THE PROBLEM: Below is a listing; restate from it, character for character, the lines beginning at the line holding "column_cap();" and ending at the line holding "obj.parent = empty", both included.

COLLECTED MATERIAL:
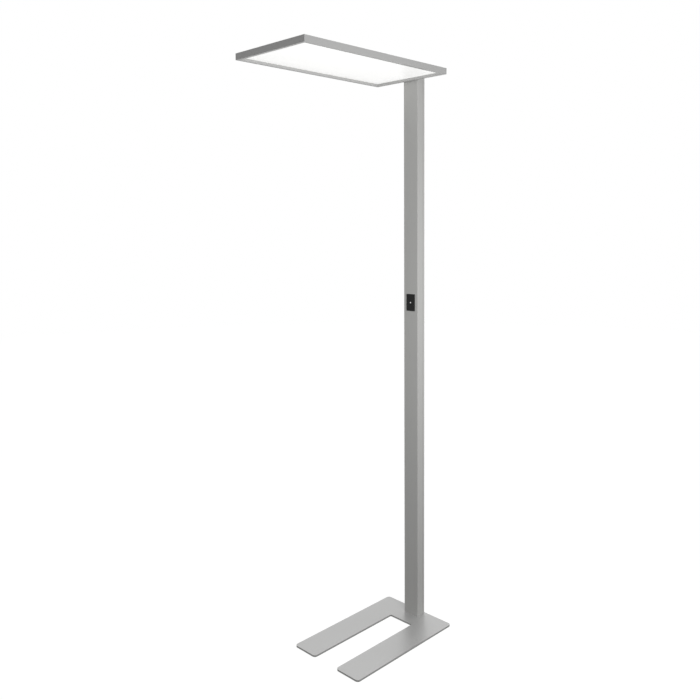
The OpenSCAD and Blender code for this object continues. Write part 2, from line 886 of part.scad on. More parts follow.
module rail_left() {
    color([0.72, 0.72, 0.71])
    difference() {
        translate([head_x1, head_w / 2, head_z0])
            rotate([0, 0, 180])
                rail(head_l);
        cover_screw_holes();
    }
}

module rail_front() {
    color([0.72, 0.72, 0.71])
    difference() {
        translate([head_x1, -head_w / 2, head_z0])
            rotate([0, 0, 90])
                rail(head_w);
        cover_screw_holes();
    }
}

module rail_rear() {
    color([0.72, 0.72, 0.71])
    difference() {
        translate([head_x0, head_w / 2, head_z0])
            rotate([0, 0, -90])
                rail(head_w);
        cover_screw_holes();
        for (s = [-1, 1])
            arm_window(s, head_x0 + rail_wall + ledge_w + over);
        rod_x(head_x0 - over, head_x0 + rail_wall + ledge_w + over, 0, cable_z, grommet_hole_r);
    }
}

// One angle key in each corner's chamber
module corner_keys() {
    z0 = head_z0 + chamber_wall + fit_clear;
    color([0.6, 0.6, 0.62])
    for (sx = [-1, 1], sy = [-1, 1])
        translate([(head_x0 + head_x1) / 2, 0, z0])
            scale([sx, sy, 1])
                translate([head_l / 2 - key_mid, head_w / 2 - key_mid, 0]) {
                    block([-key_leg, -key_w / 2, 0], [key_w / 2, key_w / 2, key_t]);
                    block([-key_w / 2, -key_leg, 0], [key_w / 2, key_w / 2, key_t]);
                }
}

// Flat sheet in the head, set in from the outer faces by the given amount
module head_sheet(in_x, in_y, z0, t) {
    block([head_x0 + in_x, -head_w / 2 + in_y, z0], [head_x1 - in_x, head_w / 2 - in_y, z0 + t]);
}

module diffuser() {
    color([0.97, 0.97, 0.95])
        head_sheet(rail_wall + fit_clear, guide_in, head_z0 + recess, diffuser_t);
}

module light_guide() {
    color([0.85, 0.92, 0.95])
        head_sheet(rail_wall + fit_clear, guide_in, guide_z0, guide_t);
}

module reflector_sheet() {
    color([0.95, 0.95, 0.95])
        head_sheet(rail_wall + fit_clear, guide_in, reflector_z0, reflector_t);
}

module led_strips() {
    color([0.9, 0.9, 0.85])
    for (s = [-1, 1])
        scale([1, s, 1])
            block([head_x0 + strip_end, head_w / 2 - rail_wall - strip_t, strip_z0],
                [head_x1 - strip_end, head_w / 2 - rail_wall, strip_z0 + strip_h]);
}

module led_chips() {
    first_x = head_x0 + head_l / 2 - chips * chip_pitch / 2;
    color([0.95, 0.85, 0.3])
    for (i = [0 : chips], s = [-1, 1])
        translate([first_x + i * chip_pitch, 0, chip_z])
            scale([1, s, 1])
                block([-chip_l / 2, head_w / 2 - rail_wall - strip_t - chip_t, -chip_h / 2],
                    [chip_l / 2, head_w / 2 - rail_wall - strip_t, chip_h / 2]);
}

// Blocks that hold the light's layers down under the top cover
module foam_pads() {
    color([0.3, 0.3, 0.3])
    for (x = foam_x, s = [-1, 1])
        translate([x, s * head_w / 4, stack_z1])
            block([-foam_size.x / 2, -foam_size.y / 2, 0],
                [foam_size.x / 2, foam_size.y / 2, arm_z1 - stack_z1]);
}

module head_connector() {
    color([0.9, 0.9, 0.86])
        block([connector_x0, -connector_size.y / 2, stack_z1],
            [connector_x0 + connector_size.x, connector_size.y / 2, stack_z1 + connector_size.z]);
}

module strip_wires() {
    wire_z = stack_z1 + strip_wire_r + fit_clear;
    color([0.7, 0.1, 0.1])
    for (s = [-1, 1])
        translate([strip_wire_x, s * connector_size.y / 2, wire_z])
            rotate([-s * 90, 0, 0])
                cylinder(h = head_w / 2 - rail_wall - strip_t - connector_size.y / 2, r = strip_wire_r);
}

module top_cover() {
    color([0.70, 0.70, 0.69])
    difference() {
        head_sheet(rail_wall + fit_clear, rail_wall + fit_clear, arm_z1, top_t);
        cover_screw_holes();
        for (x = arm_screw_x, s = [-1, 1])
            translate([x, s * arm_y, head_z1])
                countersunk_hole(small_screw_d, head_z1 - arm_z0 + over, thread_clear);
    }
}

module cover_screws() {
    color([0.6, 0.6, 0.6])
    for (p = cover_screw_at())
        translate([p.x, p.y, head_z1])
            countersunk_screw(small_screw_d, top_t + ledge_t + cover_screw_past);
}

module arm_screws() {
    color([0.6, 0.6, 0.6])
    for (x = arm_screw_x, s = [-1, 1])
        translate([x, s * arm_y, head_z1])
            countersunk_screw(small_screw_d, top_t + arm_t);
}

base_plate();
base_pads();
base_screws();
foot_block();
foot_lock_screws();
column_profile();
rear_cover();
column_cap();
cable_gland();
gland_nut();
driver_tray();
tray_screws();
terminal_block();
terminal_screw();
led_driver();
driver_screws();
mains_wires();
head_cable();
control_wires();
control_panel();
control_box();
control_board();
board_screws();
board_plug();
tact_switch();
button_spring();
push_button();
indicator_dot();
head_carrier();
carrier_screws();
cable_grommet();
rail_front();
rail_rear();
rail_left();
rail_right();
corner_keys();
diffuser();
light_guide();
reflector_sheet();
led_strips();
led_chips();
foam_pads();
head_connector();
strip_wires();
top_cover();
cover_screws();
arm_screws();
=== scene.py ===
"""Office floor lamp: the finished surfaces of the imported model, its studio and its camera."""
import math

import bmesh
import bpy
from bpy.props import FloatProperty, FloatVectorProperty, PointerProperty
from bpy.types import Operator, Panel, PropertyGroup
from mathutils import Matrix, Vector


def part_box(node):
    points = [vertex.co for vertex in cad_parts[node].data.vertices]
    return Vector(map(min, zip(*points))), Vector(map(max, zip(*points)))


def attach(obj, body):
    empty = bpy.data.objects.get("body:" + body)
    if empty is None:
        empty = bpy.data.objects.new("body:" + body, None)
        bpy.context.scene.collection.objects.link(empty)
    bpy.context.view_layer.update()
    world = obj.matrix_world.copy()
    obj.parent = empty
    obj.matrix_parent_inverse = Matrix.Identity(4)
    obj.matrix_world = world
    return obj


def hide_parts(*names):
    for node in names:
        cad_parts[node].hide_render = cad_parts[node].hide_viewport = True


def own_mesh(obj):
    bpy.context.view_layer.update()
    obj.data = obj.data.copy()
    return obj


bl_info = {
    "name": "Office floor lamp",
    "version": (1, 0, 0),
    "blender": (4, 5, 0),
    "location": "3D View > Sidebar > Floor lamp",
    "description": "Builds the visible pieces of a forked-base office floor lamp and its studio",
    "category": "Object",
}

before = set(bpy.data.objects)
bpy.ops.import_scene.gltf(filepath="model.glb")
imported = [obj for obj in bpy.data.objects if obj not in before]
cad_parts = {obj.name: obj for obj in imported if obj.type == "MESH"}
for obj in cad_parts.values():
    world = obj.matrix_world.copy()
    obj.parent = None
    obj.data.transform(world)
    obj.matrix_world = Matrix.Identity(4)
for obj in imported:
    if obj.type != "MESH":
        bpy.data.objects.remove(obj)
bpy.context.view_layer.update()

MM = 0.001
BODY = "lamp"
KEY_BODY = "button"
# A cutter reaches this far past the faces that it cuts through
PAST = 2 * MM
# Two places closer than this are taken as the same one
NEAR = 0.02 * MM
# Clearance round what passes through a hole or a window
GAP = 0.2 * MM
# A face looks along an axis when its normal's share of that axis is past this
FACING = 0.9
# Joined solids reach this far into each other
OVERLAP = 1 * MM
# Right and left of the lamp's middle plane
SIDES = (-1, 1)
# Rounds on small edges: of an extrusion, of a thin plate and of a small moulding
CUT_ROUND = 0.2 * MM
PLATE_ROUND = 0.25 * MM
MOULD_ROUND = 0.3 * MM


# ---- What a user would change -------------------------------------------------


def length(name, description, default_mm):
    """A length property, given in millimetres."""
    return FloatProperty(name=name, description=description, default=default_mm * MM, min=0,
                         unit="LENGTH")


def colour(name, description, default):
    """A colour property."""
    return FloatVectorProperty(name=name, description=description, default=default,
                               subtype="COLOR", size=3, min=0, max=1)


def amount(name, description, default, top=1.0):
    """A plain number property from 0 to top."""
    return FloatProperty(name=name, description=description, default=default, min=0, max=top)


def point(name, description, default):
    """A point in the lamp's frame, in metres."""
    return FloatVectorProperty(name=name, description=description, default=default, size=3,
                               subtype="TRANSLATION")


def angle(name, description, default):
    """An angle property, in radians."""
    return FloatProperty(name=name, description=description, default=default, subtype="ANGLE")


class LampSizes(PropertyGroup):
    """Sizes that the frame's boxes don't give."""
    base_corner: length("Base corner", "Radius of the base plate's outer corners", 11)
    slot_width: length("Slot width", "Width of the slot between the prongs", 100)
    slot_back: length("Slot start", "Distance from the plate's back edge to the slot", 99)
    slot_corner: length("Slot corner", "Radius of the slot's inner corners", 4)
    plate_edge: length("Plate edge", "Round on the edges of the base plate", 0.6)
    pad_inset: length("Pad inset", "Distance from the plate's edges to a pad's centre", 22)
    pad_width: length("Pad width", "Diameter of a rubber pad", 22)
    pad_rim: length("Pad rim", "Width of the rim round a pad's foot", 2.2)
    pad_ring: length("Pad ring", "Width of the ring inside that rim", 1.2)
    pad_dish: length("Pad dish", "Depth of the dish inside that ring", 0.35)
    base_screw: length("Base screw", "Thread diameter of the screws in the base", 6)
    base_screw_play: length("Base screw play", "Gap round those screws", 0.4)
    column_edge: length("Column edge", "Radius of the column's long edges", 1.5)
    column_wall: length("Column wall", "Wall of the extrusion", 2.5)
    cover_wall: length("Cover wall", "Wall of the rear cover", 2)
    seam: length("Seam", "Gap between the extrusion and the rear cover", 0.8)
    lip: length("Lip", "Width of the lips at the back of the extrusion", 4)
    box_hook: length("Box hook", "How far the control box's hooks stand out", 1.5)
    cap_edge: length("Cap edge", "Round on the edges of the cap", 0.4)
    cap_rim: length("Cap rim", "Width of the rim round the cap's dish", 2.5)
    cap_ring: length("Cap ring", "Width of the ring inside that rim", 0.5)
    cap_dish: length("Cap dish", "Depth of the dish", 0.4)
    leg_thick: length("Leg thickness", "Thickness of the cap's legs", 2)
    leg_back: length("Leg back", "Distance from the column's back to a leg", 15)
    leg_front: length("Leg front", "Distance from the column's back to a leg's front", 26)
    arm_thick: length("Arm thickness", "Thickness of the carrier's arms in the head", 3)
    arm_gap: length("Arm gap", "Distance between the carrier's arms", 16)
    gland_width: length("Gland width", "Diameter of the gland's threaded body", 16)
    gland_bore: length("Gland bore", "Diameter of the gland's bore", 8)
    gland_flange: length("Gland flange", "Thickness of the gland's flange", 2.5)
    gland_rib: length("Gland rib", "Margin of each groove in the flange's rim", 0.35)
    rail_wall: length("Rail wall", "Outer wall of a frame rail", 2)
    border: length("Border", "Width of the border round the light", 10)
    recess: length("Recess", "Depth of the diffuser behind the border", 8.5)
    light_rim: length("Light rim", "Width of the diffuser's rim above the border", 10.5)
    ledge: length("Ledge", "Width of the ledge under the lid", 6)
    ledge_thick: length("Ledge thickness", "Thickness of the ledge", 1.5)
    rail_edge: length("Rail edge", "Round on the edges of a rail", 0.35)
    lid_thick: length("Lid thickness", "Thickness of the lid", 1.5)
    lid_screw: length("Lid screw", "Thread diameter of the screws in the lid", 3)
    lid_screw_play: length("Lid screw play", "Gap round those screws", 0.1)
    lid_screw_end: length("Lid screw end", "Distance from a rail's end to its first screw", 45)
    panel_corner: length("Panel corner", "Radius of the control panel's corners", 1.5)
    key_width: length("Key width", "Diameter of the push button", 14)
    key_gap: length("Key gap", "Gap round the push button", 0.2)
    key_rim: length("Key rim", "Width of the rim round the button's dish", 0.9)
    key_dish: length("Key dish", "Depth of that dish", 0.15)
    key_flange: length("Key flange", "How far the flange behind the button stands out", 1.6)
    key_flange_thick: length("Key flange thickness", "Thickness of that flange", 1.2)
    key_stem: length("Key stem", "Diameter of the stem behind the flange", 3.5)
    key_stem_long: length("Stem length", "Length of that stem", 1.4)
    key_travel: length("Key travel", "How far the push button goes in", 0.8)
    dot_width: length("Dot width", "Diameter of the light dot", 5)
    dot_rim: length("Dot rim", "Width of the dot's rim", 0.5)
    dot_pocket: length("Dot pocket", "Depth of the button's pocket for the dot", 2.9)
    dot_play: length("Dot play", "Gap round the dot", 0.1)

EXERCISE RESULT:
column_cap();
cable_gland();
gland_nut();
driver_tray();
tray_screws();
terminal_block();
terminal_screw();
led_driver();
driver_screws();
mains_wires();
head_cable();
control_wires();
control_panel();
control_box();
control_board();
board_screws();
board_plug();
tact_switch();
button_spring();
push_button();
indicator_dot();
head_carrier();
carrier_screws();
cable_grommet();
rail_front();
rail_rear();
rail_left();
rail_right();
corner_keys();
diffuser();
light_guide();
reflector_sheet();
led_strips();
led_chips();
foam_pads();
head_connector();
strip_wires();
top_cover();
cover_screws();
arm_screws();
=== scene.py ===
"""Office floor lamp: the finished surfaces of the imported model, its studio and its camera."""
import math

import bmesh
import bpy
from bpy.props import FloatProperty, FloatVectorProperty, PointerProperty
from bpy.types import Operator, Panel, PropertyGroup
from mathutils import Matrix, Vector


def part_box(node):
    points = [vertex.co for vertex in cad_parts[node].data.vertices]
    return Vector(map(min, zip(*points))), Vector(map(max, zip(*points)))


def attach(obj, body):
    empty = bpy.data.objects.get("body:" + body)
    if empty is None:
        empty = bpy.data.objects.new("body:" + body, None)
        bpy.context.scene.collection.objects.link(empty)
    bpy.context.view_layer.update()
    world = obj.matrix_world.copy()
    obj.parent = empty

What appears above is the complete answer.